21.11.2006 | aktual.: 21.11.2006 14:40
5 października br. sąd Rejonowy w Poznaniu umorzył proces w tej sprawie, bo posła chronił immunitet, a oskarżyciel prywatny - mieszkaniec Poznania Jerzy Pietrowicz - nie dostarczył sądowi informacji o jego uchyleniu.
Tydzień później Sąd Okręgowy w Poznaniu otrzymał jednak informację, że do Przewodniczącego Parlamentu Europejskiego trafił wniosek o uchylenie posłowi Siwcowi immunitetu w związku z procesem wytoczonym mu przez Pietrowicza- powiedział wiceprezes Sądu Okręgowego w Poznaniu Jarema Sawiński.
Na podstawie tej informacji Pietrowicz odwołał się od decyzji o umorzeniu procesu. Jak dodał Sawiński wtorkowa decyzja sądu oznacza, że: jeżeli Parlament Europejski uchyli posłowi Siwcowi immunitet to proces rozpocznie się w momencie, w którym został umorzony; jeżeli immunitet nie zostanie uchylony to procesu nie będzie i obowiązywać będzie decyzja o jego umorzeniu.

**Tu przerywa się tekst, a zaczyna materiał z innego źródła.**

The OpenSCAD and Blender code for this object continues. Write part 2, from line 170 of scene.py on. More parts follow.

Zgodnie z polskim prawem, w przypadku procesu prowadzonego z prywatnego aktu oskarżenia, jeżeli zachodzi taka potrzeba to oskarżający ma obowiązek przeprowadzić procedurę uchylenia immunitetu: powinien wysłać wniosek w tej sprawie i informację o decyzji w tej sprawie dostarczyć do sądu.

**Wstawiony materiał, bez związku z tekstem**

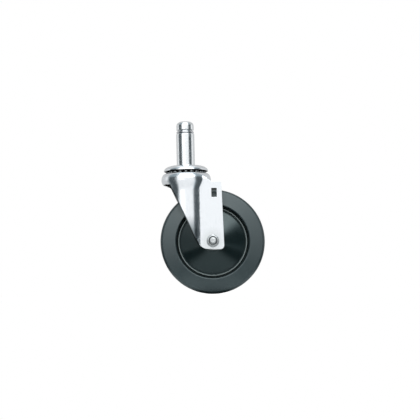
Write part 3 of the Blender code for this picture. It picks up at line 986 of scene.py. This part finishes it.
def make_world():
    """Studio seen by direction: a white front wall between dark flanks, with a soft lamp on its
    left and bright boxes above. Plated steel mirrors the flanks as bands. The camera itself sees
    plain white.
    """
    world = bpy.data.worlds.new("studio")
    bpy.context.scene.world = world
    world.use_nodes = True
    tree = world.node_tree
    links = tree.links
    background = tree.nodes["Background"]
    place = tree.nodes.new("ShaderNodeTexCoord")
    split = tree.nodes.new("ShaderNodeSeparateXYZ")
    links.new(place.outputs["Generated"], split.inputs["Vector"])

    def calc(operation, a, b=0.0):
        node = tree.nodes.new("ShaderNodeMath")
        node.operation = operation
        for socket, value in zip(node.inputs, (a, b)):
            feed(tree, socket, value)
        return node.outputs["Value"]

    def ramp(value, low, high, out_low=0.0, out_high=1.0):
        node = tree.nodes.new("ShaderNodeMapRange")
        node.interpolation_type = "SMOOTHSTEP"
        node.inputs["From Min"].default_value = low
        node.inputs["From Max"].default_value = high
        node.inputs["To Min"].default_value = out_low
        node.inputs["To Max"].default_value = out_high
        links.new(value, node.inputs["Value"])
        return node.outputs["Result"]

    def mix(share, a, b):
        """a where share is 0 and b where it is 1."""
        rest = calc("MULTIPLY", calc("SUBTRACT", 1.0, share), a)
        return calc("ADD", rest, calc("MULTIPLY", share, b))

    x, y, z = split.outputs
    right = calc("MULTIPLY", calc("ARCTAN2", x, calc("MULTIPLY", y, -1.0)), 180 / math.pi)
    left = calc("MULTIPLY", right, -1.0)
    height = calc("MULTIPLY", calc("ARCSINE", z), 180 / math.pi)
    away = calc("ABSOLUTE", right)

    def sector(angle, rise, fall):
        return calc("MULTIPLY", ramp(angle, *rise), ramp(angle, *fall, 1.0, 0.0))

    flanks = calc("ADD", sector(right, *FLANK_RIGHT), sector(left, *FLANK_LEFT))
    lamp = calc("MULTIPLY", sector(left, *LAMP_LEFT), ramp(height, 4, 12))
    walls = mix(lamp, FRONT_LIGHT, LAMP_LIGHT)
    walls = mix(ramp(away, 95, 125), walls, BACK_LIGHT)
    walls = mix(flanks, walls, FLANK_LIGHT)
    sides = calc("ADD", ramp(right, *BOX_RIGHT_FADE), ramp(left, *BOX_LEFT_FADE))
    boxes = mix(sides, BOX_LIGHT, SIDE_LIGHT)
    upper = mix(ramp(height, 58, 70), mix(flanks, boxes, HIGH_FLANK_LIGHT), TOP_LIGHT)
    light = mix(ramp(height, 14, 30), walls, upper)
    below = mix(ramp(away, 80, 110), FLANK_LIGHT, BACK_LIGHT)
    below = mix(ramp(away, 40, 50), BELOW_LIGHT, below)
    light = mix(ramp(height, -8, -1, 1.0, 0.0), light, below)
    camera_ray = tree.nodes.new("ShaderNodeLightPath").outputs["Is Camera Ray"]
    tint = tree.nodes.new("ShaderNodeMix")
    tint.data_type = "RGBA"
    tint.inputs[6].default_value = (1.0, 1.0, 1.0, 1.0)
    tint.inputs[7].default_value = FLANK_COLOUR
    links.new(calc("MULTIPLY", flanks, calc("SUBTRACT", 1.0, camera_ray)), tint.inputs[0])
    links.new(tint.outputs[2], background.inputs["Color"])
    links.new(mix(camera_ray, light, 1.0), background.inputs["Strength"])


def make_key_light():
    data = bpy.data.lights.new("key", "AREA")
    data.shape = "RECTANGLE"
    data.size, data.size_y = 0.5, 0.5
    data.energy = KEY_POWER
    light = bpy.data.objects.new("key", data)
    light.location = (0.476, -0.854, 0.624)
    toward = Vector((WHEEL_X, 0, WHEEL_Z)) * MM - light.location
    light.rotation_euler = toward.to_track_quat("-Z", "Y").to_euler()
    bpy.context.scene.collection.objects.link(light)


def make_floor():
    """Paper disc under the wheel. The camera sees it white, without an edge."""
    paper = bmesh.new()
    bmesh.ops.create_circle(paper, cap_ends=True, segments=96, radius=FLOOR_R)
    floor = add("floor", paper)
    floor.location = (WHEEL_X * MM, 0, (FLOOR_Z - 0.05) * MM)
    n = Nodes("floor_paper")
    reach = n.reach(n.axis("X"), n.axis("Y"))
    # Painted shade on the paper for other rays: dark below the wheel and far off.
    lit = n.times(n.between_mm(reach, *PAPER_RING[0]), n.between_mm(reach, *PAPER_RING[1]))
    seen = n.tree.nodes.new("ShaderNodeLightPath").outputs["Is Camera Ray"]
    n.set("Base Color", n.blend(seen, n.blend(lit, PAPER_DIM, PAPER_LIT), PAPER_SEEN))
    n.set("Emission Color", (1.0, 1.0, 1.0, 1.0))
    n.set("Emission Strength", n.times(seen, PAPER_GLOW))
    n.set("Roughness", 0.85)
    n.set("Specular IOR Level", 0.0)
    floor.data.materials.append(n.material)


# ---- the model ----
make_camera()
make_world()
make_floor()
make_key_light()
make_stem()
make_grip_ring()
make_top_cap()
make_lower_race()
make_balls("upper_ball_ring", "upper_balls", UPPER_BALL_R)
make_balls("lower_ball_ring", "lower_balls", LOWER_BALL_R)
make_fork()
make_bolt()
make_nut()
make_sleeve_and_washers()
make_core()
make_tyre()
make_bushes()

bpy.context.scene.view_settings.view_transform = "Standard"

Pietrowicz uważa, że Marek Siwiec (wówczas szef Biura Bezpieczeństwa Narodowego) 17 września 1997 r. na lądowisku w Ostrzeszowie ośmieszał gesty papieża Jana Pawła II, a poprzez nadużycie znaku krzyża obraził uczucia religijne polskich katolików, za co polski kodeks karny przewiduje karę do 3 lat. W maju 1996 roku podczas pielgrzymki do Polski Ojciec Święty wzywał nas do obrony wiary. Dlatego chcę, żeby tę sprawę sprawiedliwie rozstrzygnął sąd. Dlatego wystąpiłem do Parlamentu Europejskiego o uchylenie Markowi Siwcowi immunitetu- mówił Pietrowicz.
Prywatny akt oskarżenia trafił do sądu po tym, jak w połowie września 2004 r. Prokuratura Okręgowa w Kaliszu utrzymała w mocy postanowienie Prokuratury Rejonowej w Ostrzeszowie, która w kwietniu 2004 umorzyła po raz trzeci śledztwo w sprawie publicznego znieważenia przez Siwca papieża i obrazy uczuć religijnych.
We wrześniu 1997 r., po wyjściu z helikoptera, którym do Ostrzeszowa przyleciał z towarzyszącymi osobami prezydent Aleksander Kwaśniewski, Siwiec uczynił znak krzyża i ucałował ziemię. Tę scenę pokazano później w klipie przedwyborczym Mariana Krzaklewskiego, wyemitowanym przez telewizję.
Po licznych doniesieniach osób, które poczuły się znieważone zachowaniem Siwca, prokuratura wszczęła śledztwo, które trzykrotnie umarzała. Uznała, że w zachowaniu Siwca brak było znamion czynu zabronionego i zamiaru znieważenia papieża jako głowy państwa watykańskiego lub obrazy uczuć religijnych, które mogą być popełnione jedynie z winy umyślnej.